Я вольнонаемный, – сказал он, не глядя на Ленина. Ни у кого нет такого права, чтобы вольнонаемного человека на гауптвахту сажать.

Александр Маркович забыл об этом. Да и вообще он никогда еще никого не сажал. Он только грозился и знал, что есть такой способ воздействия – "гауптвахта".

– Вот как? – спросил он растерянно.

Онуфрий молчал.

– А если я вас отдам под суд за отвратительную работу?

Онуфрий подергал длинным носом и ничего не ответил.

– Во всяком случае, я найду, как на вас воздействовать, – крикнул Левин, – это дело техники, понимаете? Извольте запомнить. Если завтра вы сварите такие же помои, как сегодня, я вас накажу, чтобы никому не было повадно безобразничать в моем отделении.

Их кухни он пошел в аптеку, потом в лабораторию. Капитан медицинской службы Розочкин встретил подполковника испуганно. Ему пришло в голову, что Левин будет с ним разговаривать по поводу своего желудочного сока, но подполковник вовсе об этом не говорил. Он долго молча вглядывался в Розочкина, в его вежливо-напряженное лицо, в его прозрачные продолговатые глаза и о чем-то думал. Потом сказал:

– Плохо у вас, Розочкин!

Капитан поморгал длинными девичьими ресницами.

– Вы мне не подчинены, – говорил Левин, – у вас другое начальство, но я вам не могу это не сказать: плохо у вас, отвратительно, до чего плохо. Ведь для того чтобы взять желудочный сок, человека не кормят, а вы его голодного держите тут черт знает сколько времени. И работаете вы вяло, на лице у вас скука, с людьми вы разговариваете кислым голосом, очень нехорошо, капитан, отвратительно. Я не о себе, со мной вы все выполнили быстро, а вот с солдатами, с офицерами вы не слишком церемонитесь. А ведь они вас уважают, вы для них наука, они вас никогда не поторопят, потому что верят вашему халату, вашему лицу значительному. Ну что вы моргаете? Я к вам теперь буду наведываться часто и, если все у вас в корне не изменится, напишу рапорт. Вот, предупреждаю.

Он поднялся и ушел к себе. В ординаторской было жарко, сухо пощелкивали трубы водяного отопления, потом в них вдруг что-то начинало петь. Левин сел на диван, развернул газету. То главное, что сегодня определилось, вновь возникло рядом с ним, но он не позволил себе сосредоточиться на этом, и оно исчезло так же быстро, как и появилось.
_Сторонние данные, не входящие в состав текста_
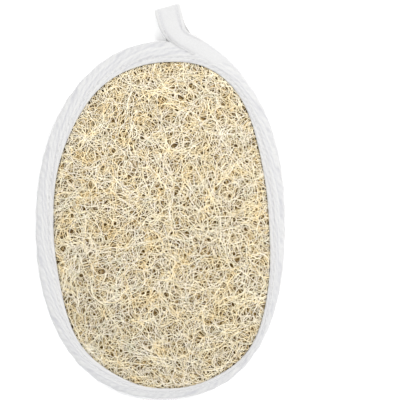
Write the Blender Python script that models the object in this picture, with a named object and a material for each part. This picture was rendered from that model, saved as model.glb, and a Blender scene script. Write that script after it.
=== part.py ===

Впрочем, этому, наверное, помог аптекарь, который пришел извиняться. А сразу же за аптекарем пришла Варварушкина, и уже стало некогда до тех пор, пока он не устал и не захотел спать. Перед сном он вышел прогуляться.

Болей в этот вечер и в эту ночь не было.

Впрочем, может быть, они и были – он принял на ночь большую дозу люминала и уснул как убитый.

Дорогие Наталия Федоровна и Николай Иванович!

Всей душой присоединяюсь к вашей утрате и вашей боли, всей душой с вами в эти невыразимо тяжелые дни. Не нахожу слов, которыми можно было бы вас утешить и не пытаюсь этого делать. Виктор был прекрасным юношей с широко открытым для всех сердцем, Виктор погиб как герой на своем посту солдата, идущего к победе.

Пересылаю вам его письма ко мне. Как отражается в них его прекрасный дух!

Желаю вам мужества и душевных сил. Тысячи Викторов нуждаются в твердости вашего духа, мои дорогие коллеги Наталия Федоровна и Николай Иванович. Жизни тысячи юношей вверены Вашим знаниям и ясности Вашего ума, Николай Иванович. Мы не имеем права падать духом, мы не имеем права отдаться личному горю, мы не имеем права не работать. Поверьте, я не читаю нотации. Мы все должны работать до последнего дыхания, и только работа спасет нас от горя, отвлечет нас, излечит наши душевные раны. Да, да, я знаю – иногда всего труднее жить, но надо сделать усилие, надо преодолеть самих себя, и тогда откроется еще один горизонт, – помните, мы когда-то говорили об этом, когда речь зашла о старости.

Больше мне нечего вам написать сейчас, мои дорогие друзья, нечего, да и незачем сейчас.

Еще раз желаю вам твердости и покоя.